## Written request
Copy, character for character, the lines running from the one with "Reconstruct the object" to the one with "undercutDepth = 11.0", ends included. Leave out every other line.

## Recorded information
--------
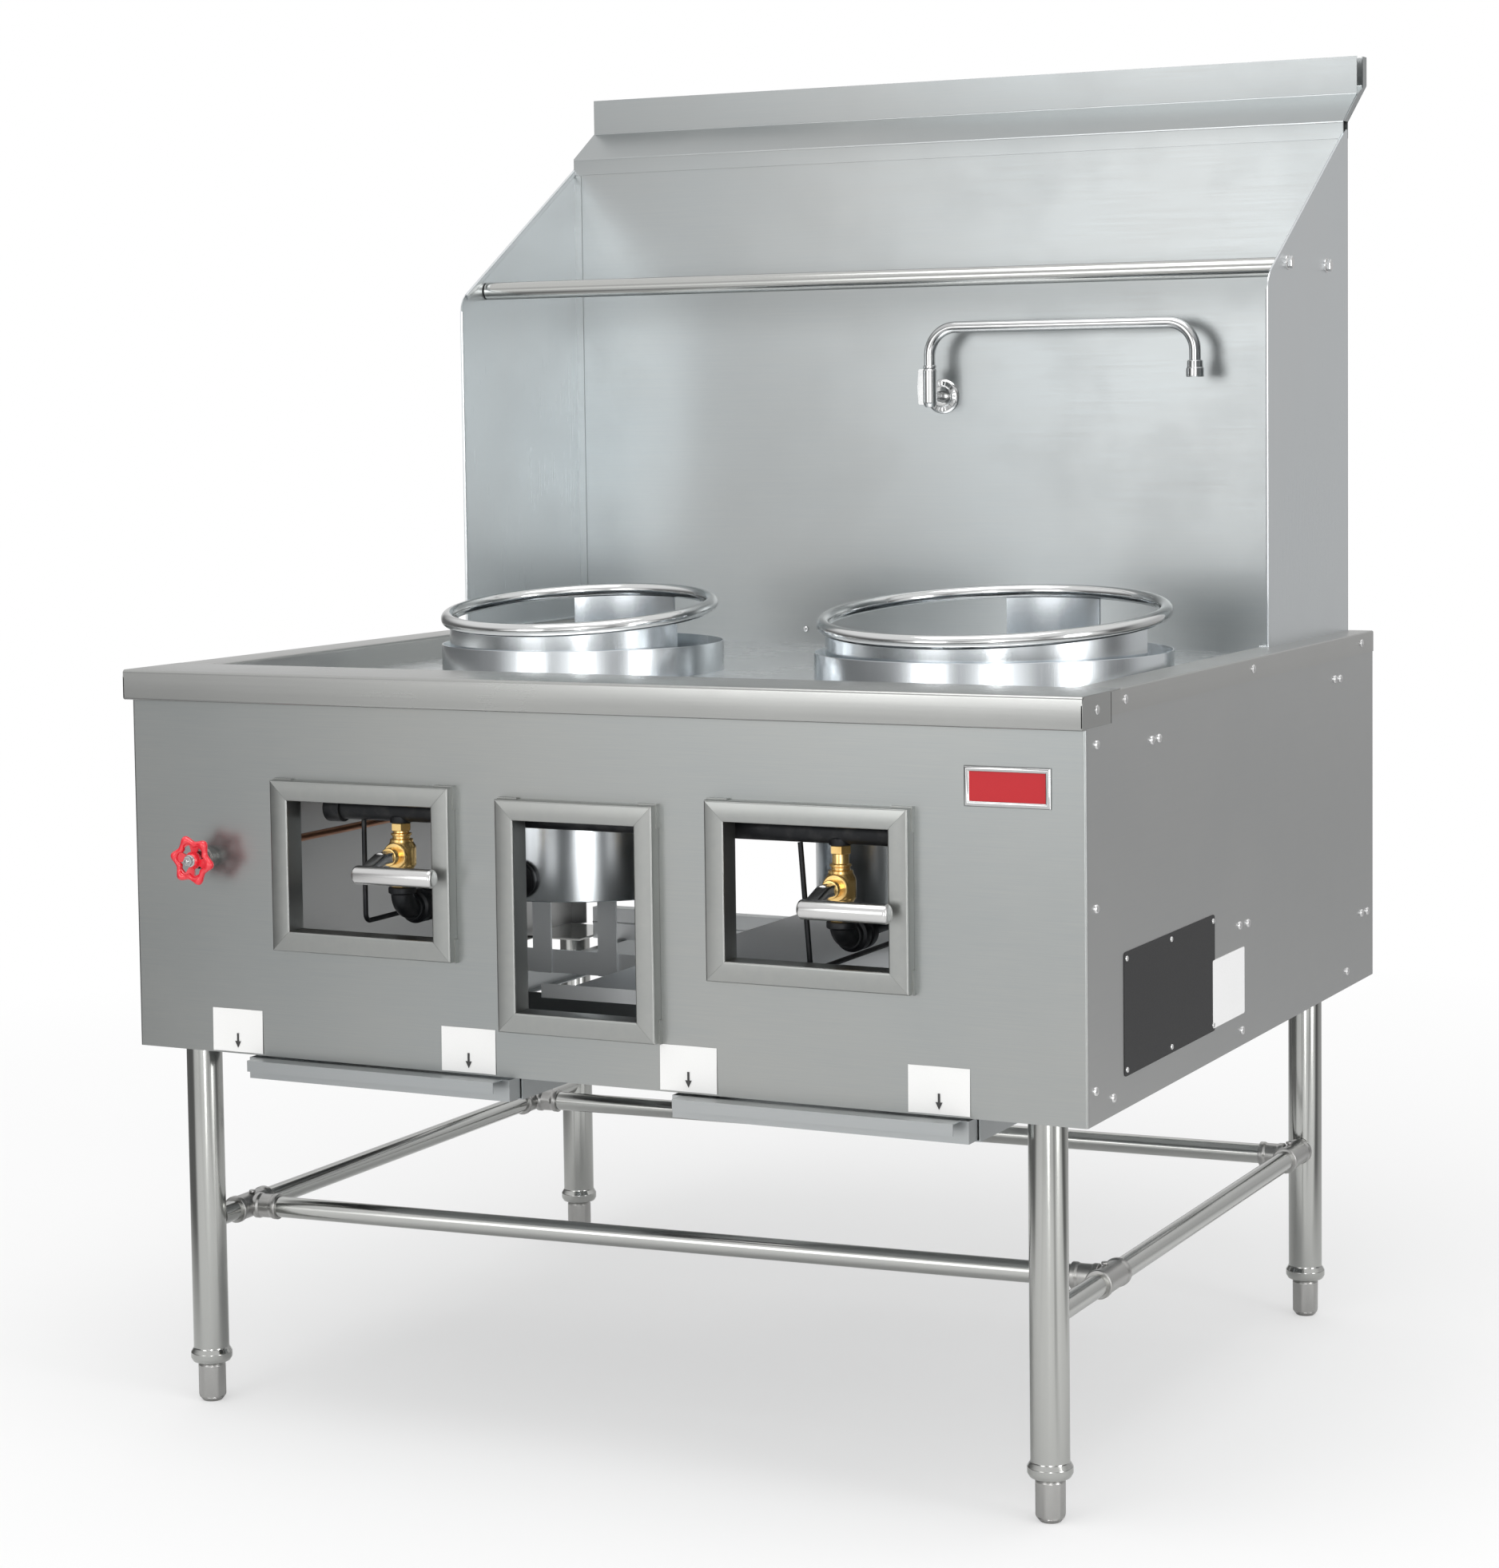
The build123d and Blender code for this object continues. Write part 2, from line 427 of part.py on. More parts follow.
--------
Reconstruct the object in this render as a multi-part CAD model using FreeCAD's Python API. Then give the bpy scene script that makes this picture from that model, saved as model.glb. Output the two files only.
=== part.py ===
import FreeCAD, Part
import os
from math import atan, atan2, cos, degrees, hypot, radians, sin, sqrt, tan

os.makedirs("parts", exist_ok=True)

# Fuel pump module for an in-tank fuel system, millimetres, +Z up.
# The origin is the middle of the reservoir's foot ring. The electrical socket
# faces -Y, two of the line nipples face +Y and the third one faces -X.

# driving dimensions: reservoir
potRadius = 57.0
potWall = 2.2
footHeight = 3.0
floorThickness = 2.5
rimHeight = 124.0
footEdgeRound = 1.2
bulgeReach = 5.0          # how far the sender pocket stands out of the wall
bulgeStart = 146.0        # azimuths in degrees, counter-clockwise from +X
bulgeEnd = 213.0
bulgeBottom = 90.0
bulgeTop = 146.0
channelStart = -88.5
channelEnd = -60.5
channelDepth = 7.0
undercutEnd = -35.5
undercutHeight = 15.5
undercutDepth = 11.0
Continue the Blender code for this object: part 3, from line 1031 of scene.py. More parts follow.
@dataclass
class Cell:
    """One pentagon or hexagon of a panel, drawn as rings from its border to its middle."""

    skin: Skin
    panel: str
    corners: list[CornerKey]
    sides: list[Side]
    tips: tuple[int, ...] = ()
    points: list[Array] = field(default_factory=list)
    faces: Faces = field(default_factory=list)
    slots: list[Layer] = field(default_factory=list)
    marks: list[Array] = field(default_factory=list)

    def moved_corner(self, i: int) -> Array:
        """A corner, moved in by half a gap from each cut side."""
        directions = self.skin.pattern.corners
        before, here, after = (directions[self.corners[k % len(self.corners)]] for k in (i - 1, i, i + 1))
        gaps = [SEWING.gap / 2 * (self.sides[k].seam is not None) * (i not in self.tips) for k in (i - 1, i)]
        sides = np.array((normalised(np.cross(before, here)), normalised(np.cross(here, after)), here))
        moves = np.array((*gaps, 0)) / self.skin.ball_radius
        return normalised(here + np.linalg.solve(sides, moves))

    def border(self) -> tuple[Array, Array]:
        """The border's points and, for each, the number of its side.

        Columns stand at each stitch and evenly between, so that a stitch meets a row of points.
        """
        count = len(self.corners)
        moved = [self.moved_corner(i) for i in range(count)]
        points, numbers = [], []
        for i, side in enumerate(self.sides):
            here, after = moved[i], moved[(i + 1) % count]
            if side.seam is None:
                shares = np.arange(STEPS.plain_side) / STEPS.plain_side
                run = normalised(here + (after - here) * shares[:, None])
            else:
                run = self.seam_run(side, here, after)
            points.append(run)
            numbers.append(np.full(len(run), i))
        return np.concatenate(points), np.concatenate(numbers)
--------
## The reply
Reconstruct the object in this render as a multi-part CAD model using FreeCAD's Python API. Then give the bpy scene script that makes this picture from that model, saved as model.glb. Output the two files only.
=== part.py ===
import FreeCAD, Part
import os
from math import atan, atan2, cos, degrees, hypot, radians, sin, sqrt, tan

os.makedirs("parts", exist_ok=True)

# Fuel pump module for an in-tank fuel system, millimetres, +Z up.
# The origin is the middle of the reservoir's foot ring. The electrical socket
# faces -Y, two of the line nipples face +Y and the third one faces -X.

# driving dimensions: reservoir
potRadius = 57.0
potWall = 2.2
footHeight = 3.0
floorThickness = 2.5
rimHeight = 124.0
footEdgeRound = 1.2
bulgeReach = 5.0          # how far the sender pocket stands out of the wall
bulgeStart = 146.0        # azimuths in degrees, counter-clockwise from +X
bulgeEnd = 213.0
bulgeBottom = 90.0
bulgeTop = 146.0
channelStart = -88.5
channelEnd = -60.5
channelDepth = 7.0
undercutEnd = -35.5
undercutHeight = 15.5
undercutDepth = 11.0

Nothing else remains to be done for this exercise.